Since the ozone hole began developing, researchers believe the Antarctic stratosphere has cooled between 2°C and 6°C (3.6°F and 10.8°F). Such cooling changes the dynamics between the stratosphere and lower layers of the atmosphere and strengthens Antarctica's already fierce winds.
Ever since mariners first attempted to navigate the Southern Ocean, the region has been notorious for its powerful and stormy cyclonic winds during the winter. The "polar vortex" whips around the Southern Ocean and produces sustained periods of freezing temperatures unlike any other place in the world.
Since 1980, the strength of the polar vertex has intensified by about 15 percent due to ozone depletion. The loss of ozone caused atmospheric pressure to decrease over the Amundsen Sea, thereby strengthening the winds on the Ross Ice Shelf, according to NASA Goddard scientist Josefino Comiso, coauthor of a recent study that models the connection between ozone, wind speeds, and climate in the Antarctic. The changes help explain one of the paradoxes of the Antarctic: while sea ice in some areas is growing rapidly, it's retreating at a rapid pace in others.
The new model suggests that colder, stormier, and faster winds are rushing over the waters encircling Antarctic — especially the Ross Sea, where ice growth has been the most rapid. The winds create areas of open water near the coast – known as polynyas – that promote sea ice production.
At the same time, warmer air from higher pressure systems are simultaneously encroaching upon the Antarctic Peninsula, one sliver of the continent that is experiencing rapid warming.
"We see a very mixed pattern of both melting and ice growth in the Antarctic," said Thorsten Markus, head of NASA Goddard's Cryospheric Sciences Branch. "Changes in the cyclonic pattern due to the ozone hole are one of the best explanations we have."
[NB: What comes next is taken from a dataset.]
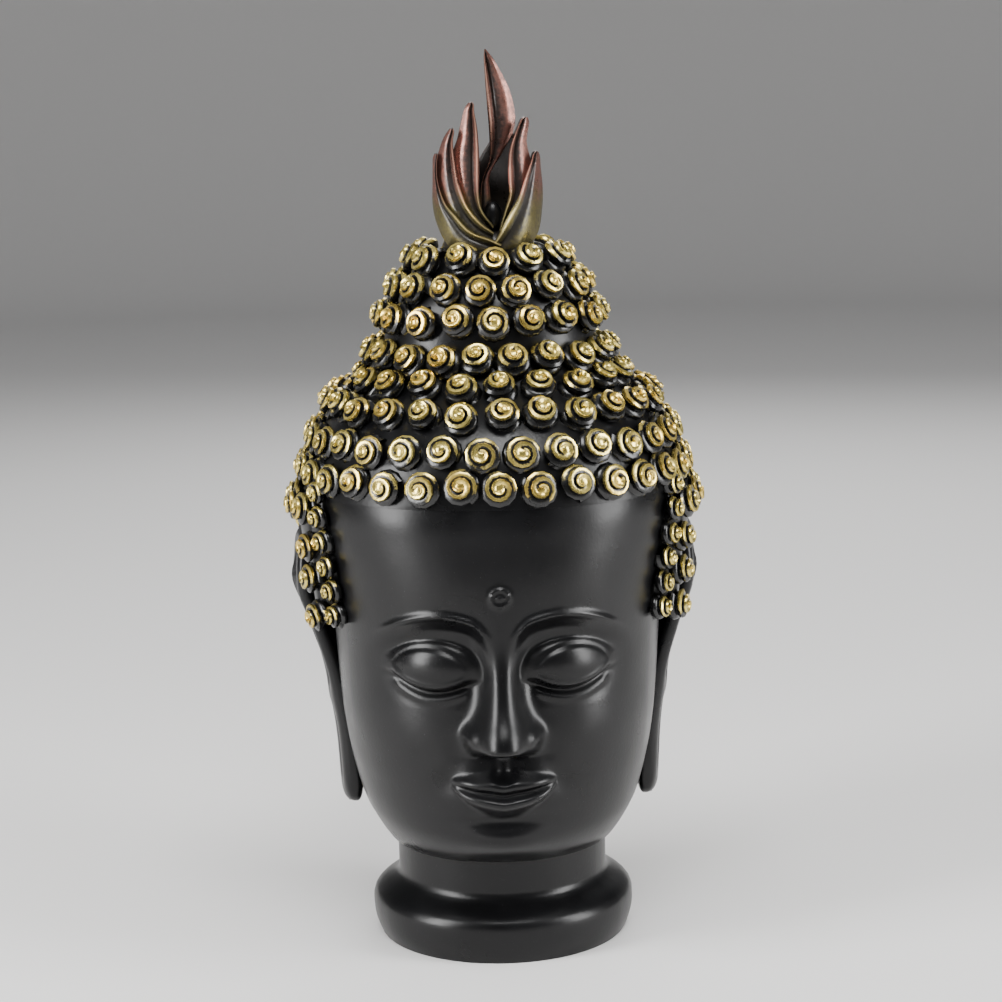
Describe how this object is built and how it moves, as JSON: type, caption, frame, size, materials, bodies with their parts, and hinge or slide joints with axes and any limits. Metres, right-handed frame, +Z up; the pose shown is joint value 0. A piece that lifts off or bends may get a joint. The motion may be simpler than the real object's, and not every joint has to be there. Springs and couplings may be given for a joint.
{
  "type": "buddha head statue",
  "caption": "Serene head with snail curls, long ears and a flame finial, cast in one piece with a round rimmed stand under its neck",
  "frame": {"origin": "centre of the flat underside of the stand", "axes": "+Z up along the head, the face looks toward -Y, +X to the viewer's right"},
  "size_m": [0.141, 0.1578, 0.2974],
  "materials": {
    "black_resin": "cast resin under satin black paint, with gold dry-brushed on the curls' spirals and antique copper on the flame"
  },
  "bodies": {
    "root": {"buddha_head": "black_resin"}
  },
  "joints": []
}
A More Stratified Southern Ocean
Changes in ocean circulation may also play a role. Jinlun Zhang, an oceanographer at the University of Washington, has pieced together a complex computer model that helps explain why Antarctic sea ice is expanding even with signs that ocean and air temperatures are on the rise. The key is that warming temperatures can lead to more stratified ocean layers.
In the Southern Ocean, there’s a layer of cold water near the surface and a layer of warmer water below. Normally, convection causes the two layers to mix and exchange water, a process that brings heat from the lower layers to the surface layer and ultimately helps keep sea ice expansion in check. This transfer of heat is the primary reason that first-year ice in the Antarctic is much thinner than in the Arctic.
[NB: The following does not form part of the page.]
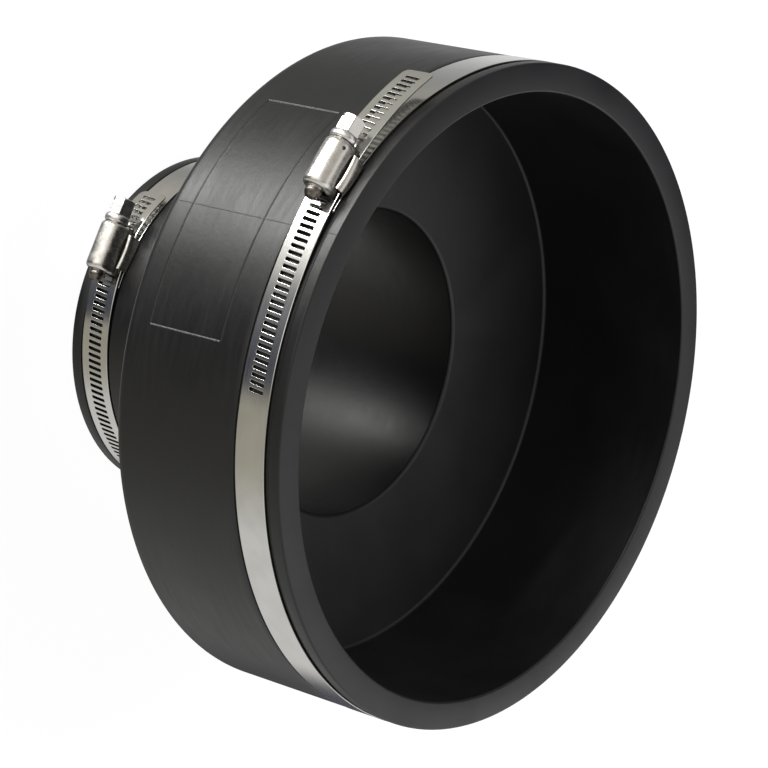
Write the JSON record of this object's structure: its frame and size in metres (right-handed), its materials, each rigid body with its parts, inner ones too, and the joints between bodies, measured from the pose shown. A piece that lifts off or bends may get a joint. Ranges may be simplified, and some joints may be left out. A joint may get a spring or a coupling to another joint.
{
  "type": "flexible pipe reducer coupling",
  "caption": "Moulded rubber reducing sleeve that joins a large pipe to a small one, with a worm-drive band clamp on each socket.",
  "frame": {"origin": "centre of the small end's flat annular face, on the sleeve's axis", "axes": "+Z along the sleeve's axis from the small end to the large mouth; the large clamp's housing is 45.8 degrees from +X towards +Y"},
  "size_m": [0.2396, 0.2396, 0.1524],
  "materials": {
    "black_rubber": "satin",
    "stainless_steel": "bright rolled",
    "bright_screw_steel": "bright"
  },
  "bodies": {
    "sleeve": {"rubber_sleeve": "black_rubber"},
    "large_clamp": {"large_band": "stainless_steel", "large_saddle": "stainless_steel", "large_housing": "stainless_steel"},
    "large_screw": {"large_screw": "bright_screw_steel"},
    "small_clamp": {"small_band": "stainless_steel", "small_saddle": "stainless_steel", "small_housing": "stainless_steel"},
    "small_screw": {"small_screw": "bright_screw_steel"}
  },
  "joints": [
    {"name": "large_clamp_turn", "type": "hinge", "parent": "sleeve", "child": "large_clamp", "pos_m": [0, 0, 0.1396], "axis": [0, 0, 1], "continuous": true},
    {"name": "large_screw_turn", "type": "hinge", "parent": "large_clamp", "child": "large_screw", "pos_m": [0.08805, 0.09109, 0.1396], "axis": [-0.7743, 0.6328, 0], "continuous": true},
    {"name": "small_clamp_turn", "type": "hinge", "parent": "sleeve", "child": "small_clamp", "pos_m": [0, 0, 0.0122], "axis": [0, 0, 1], "continuous": true},
    {"name": "small_screw_turn", "type": "hinge", "parent": "small_clamp", "child": "small_screw", "pos_m": [0.03631, 0.06076, 0.0122], "axis": [-0.9003, 0.4352, 0], "continuous": true}
  ]
}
But if global air temperatures warm, the model indicates that the amount of rain and snowfall could increase, and surface waters could freshen. Since fresh water is less dense and less apt to mix with the heavier, saltier, and warmer water below, the layer at the ocean's surface could become more stratified and mix less. This, in turn, would reduce the amount of heat flowing upward, allowing surface ice to expand.
Field measurements suggest that there has been a marked freshening of some parts of the Southern Ocean. Researchers from Columbia University, New York City, have detailed a freshening in the Ross Sea, and a recent study shows that the Antarctic-Australian Bottom Water has freshened somewhat since the mid-1990s. Still, Zhang cautions that scientists can’t yet say without qualification that all of the Southern Ocean is freshening.
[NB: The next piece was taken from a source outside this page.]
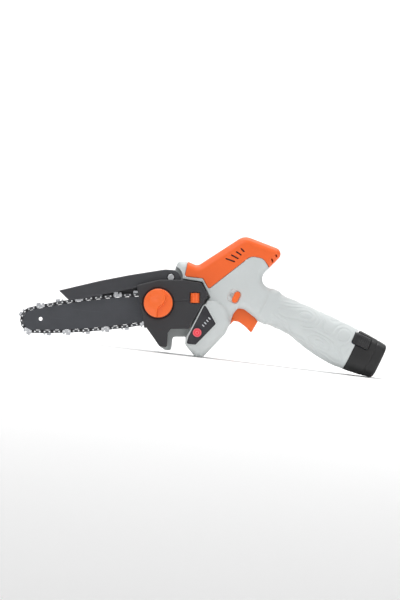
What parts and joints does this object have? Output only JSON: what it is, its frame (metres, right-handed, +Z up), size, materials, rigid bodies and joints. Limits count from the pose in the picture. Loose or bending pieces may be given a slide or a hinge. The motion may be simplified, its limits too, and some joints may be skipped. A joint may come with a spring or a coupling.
{
  "type": "chainsaw",
  "caption": "One-handed battery pruning chainsaw with a short guide bar, swinging chain guard, knob-fixed side cover, trigger grip and slide-in battery.",
  "frame": {"origin": "on the resting facet under the chin, in the plane where the two housing halves meet", "axes": "+Z up as the saw stands on its chin and battery, bar tip towards -X, battery towards +X, tension knob on the -Y side"},
  "size_m": [0.4836, 0.076, 0.1629],
  "materials": {
    "housing_grey": "fine satin texture",
    "orange_plastic": "satin moulded",
    "orange_knob": "semi-gloss moulded",
    "panel_black": "semi-gloss",
    "light_lens": "frosted lens",
    "button_red": "soft gloss",
    "circuit_board": "lacquered board",
    "fastener_steel": "zinc plated",
    "cast_alloy": "die cast",
    "bearing_steel": "ground",
    "motor_steel": "plated",
    "magnet": "sintered",
    "inner_plastic": "moulded",
    "carbon": "carbon",
    "spring_steel": "wire",
    "wire_rubber": "insulation",
    "gear_steel": "hardened",
    "copper": "bright copper",
    "bar_steel": "dark matt coating",
    "chain_steel": "plated",
    "cutter_steel": "hard chrome",
    "guard_plastic": "fine texture",
    "cover_plastic": "fine texture",
    "brass_insert": "turned",
    "battery_black": "fine texture",
    "latch_black": "ribbed",
    "cell_wrap": "shrink wrap"
  },
  "bodies": {
    "saw": {"housing_left": "housing_grey", "housing_right": "housing_grey", "motor_cover_left": "orange_plastic", "motor_cover_right": "orange_plastic", "control_panel": "panel_black", "led_lights": "light_lens", "control_board": "circuit_board", "housing_screws": "fastener_steel", "gearbox_case": "cast_alloy", "gearbox_lid": "cast_alloy", "bearings": "bearing_steel", "bar_stud": "fastener_steel", "motor_can": "motor_steel", "motor_magnets": "magnet", "motor_end_bell": "inner_plastic", "motor_brushes": "carbon", "guard_screw": "fastener_steel", "guard_spring": "spring_steel", "trigger_spring": "spring_steel", "lock_spring": "spring_steel", "switch_body": "inner_plastic", "battery_terminals": "inner_plastic", "power_wires": "wire_rubber"},
    "rotor": {"bevel_pinion": "gear_steel", "motor_shaft": "gear_steel", "armature_core": "motor_steel", "armature_windings": "copper", "commutator": "copper", "cooling_fan": "inner_plastic"},
    "drive": {"bevel_gear": "gear_steel", "sprocket_shaft": "gear_steel", "drive_sprocket": "gear_steel", "sprocket_clip": "spring_steel"},
    "bar": {"guide_bar": "bar_steel", "chain_drive_links": "chain_steel", "chain_tie_straps": "chain_steel", "chain_cutters_left": "cutter_steel", "chain_cutters_right": "cutter_steel", "chain_rivets": "chain_steel"},
    "guard": {"chain_guard": "guard_plastic"},
    "cover": {"side_cover": "cover_plastic"},
    "knob": {"knob": "orange_knob", "knob_nut": "brass_insert"},
    "tension_wheel": {"tension_wheel": "orange_knob"},
    "tension_screw": {"tension_screw": "fastener_steel"},
    "tension_nut": {"tension_nut": "fastener_steel"},
    "trigger": {"trigger": "orange_knob"},
    "lock_button": {"lock_button": "orange_knob"},
    "power_button": {"power_button": "button_red"},
    "battery": {"battery_cap": "battery_black", "battery_stem": "battery_black", "battery_cells": "cell_wrap", "battery_board": "circuit_board", "battery_contacts": "copper"},
    "latch_left": {"latch_left": "latch_black"},
    "latch_right": {"latch_right": "latch_black"}
  },
  "joints": [
    {"name": "rotor_spin", "type": "hinge", "parent": "saw", "child": "rotor", "pos_m": [-0.02555, 0.003, 0.06588], "axis": [0.749, 0, 0.6626], "continuous": true},
    {"name": "drive_spin", "type": "hinge", "parent": "saw", "child": "drive", "pos_m": [-0.02555, 0, 0.06588], "axis": [0, 1, 0], "continuous": true},
    {"name": "guard_swing", "type": "hinge", "parent": "saw", "child": "guard", "pos_m": [-0.0496, -0.016, 0.0988], "axis": [0, 1, 0], "range_deg": [0, 50], "stiffness_Nm_per_rad": 0.03, "springref_deg": -20.05, "deforming": ["guard_spring"]},
    {"name": "trigger_pull", "type": "slide", "parent": "saw", "child": "trigger", "axis": [0.3256, 0, 0.9455], "range_m": [0, 0.005], "stiffness_N_per_m": 350, "springref_m": -0.002, "deforming": ["trigger_spring"]},
    {"name": "lock_slide", "type": "slide", "parent": "saw", "child": "lock_button", "axis": [-0.9455, 0, 0.3256], "range_m": [0, 0.006], "stiffness_N_per_m": 120, "springref_m": -0.002, "deforming": ["lock_spring"]},
    {"name": "power_press", "type": "slide", "parent": "saw", "child": "power_button", "axis": [0, 1, 0], "range_m": [0, 0.001], "stiffness_N_per_m": 400, "springref_m": -0.0005},
    {"name": "cover_off", "type": "slide", "parent": "saw", "child": "cover", "axis": [0, -1, 0], "range_m": [0, 0.045]},
    {"name": "knob_turn", "type": "hinge", "parent": "cover", "child": "knob", "pos_m": [-0.0616, -0.034, 0.0635], "axis": [0, -1, 0], "continuous": true},
    {"name": "bar_slack", "type": "slide", "parent": "saw", "child": "bar", "axis": [0.9759, 0, 0.2181], "range_m": [0, 0.005]},
    {"name": "tension_nut_travel", "type": "slide", "parent": "cover", "child": "tension_nut", "axis": [0.9759, 0, 0.2181], "range_m": [0, 0.005]},
    {"name": "tension_screw_turn", "type": "hinge", "parent": "cover", "child": "tension_screw", "pos_m": [-0.05886, -0.026, 0.05126], "axis": [0.9759, 0, 0.2181], "range_deg": [0, 1440]},
    {"name": "tension_wheel_turn", "type": "hinge", "parent": "cover", "child": "tension_wheel", "pos_m": [-0.0153, -0.0296, 0.0759], "axis": [-0.1167, 0, 0.9932], "range_deg": [0, 1440]},
    {"name": "battery_out", "type": "slide", "parent": "saw", "child": "battery", "axis": [0.9455, 0, -0.3256], "range_m": [0, 0.06]},
    {"name": "latch_left_press", "type": "slide", "parent": "battery", "child": "latch_left", "axis": [0, 1, 0], "range_m": [0, 0.0018], "stiffness_N_per_m": 400, "springref_m": -0.001},
    {"name": "latch_right_press", "type": "slide", "parent": "battery", "child": "latch_right", "axis": [0, -1, 0], "range_m": [0, 0.0018], "stiffness_N_per_m": 400, "springref_m": -0.001}
  ],
  "couplings": [
    {"joint": "drive_spin", "follows": "rotor_spin", "ratio": 0.5},
    {"joint": "tension_nut_travel", "follows": "bar_slack", "ratio": 1},
    {"joint": "tension_screw_turn", "follows": "bar_slack", "rad_per_m": 5026.5},
    {"joint": "tension_wheel_turn", "follows": "bar_slack", "rad_per_m": 5026.5}
  ]
}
"Though the limited data available does suggest wide-scale freshening, we need more data to confirm this," he said. NASA’s Aquarius instrument, which will launch on Argentina's SAC-D satellite in 2010, will perform global measurements of ocean salinity and should help provide such data.
Flooded Sea Ice Turns Snow to Ice
Water-logged sea ice is the third phenomenon that may explain why sea ice in the Antarctic is increasing. The process, which scientists call "snow-to-ice conversion," occurs when the weight of accumulated snow presses down on a slab of sea ice until it's nearly submerged. When that happens, waves cause ocean water to spill on top of the ice and into the snow, forming a layer that eventually freezes and becomes "snow ice."
"You can add eight-to-ten centimeters to the thickness of sea ice each time this happens," said Markus. Though this process doesn't directly affect sea ice extent as observed over short time periods, some scientists believe it may have an impact on ice extent over the course of a full season.
Ice formed in this manner isn’t easy to distinguish without performing tests on isotopes, yet scientists believe thickening from snow ice is ubiquitous around Antarctica. Researchers have discovered it on Antarctic pack ice in all regions and during all seasons, with the most snow ice formation occurring in the Eastern Ross and Amundsen Seas. One study suggests that snow-ice constitutes as much as 38 percent of the sea ice mass in these areas. However, such numbers are difficult to pin down definitively, given the complexities of field research in the extreme conditions of the continent.
"We’ve made some progress," said Markus, "but in the next few years, I think we're going to see much more detailed measurements of the flooding of the snow-ice interface."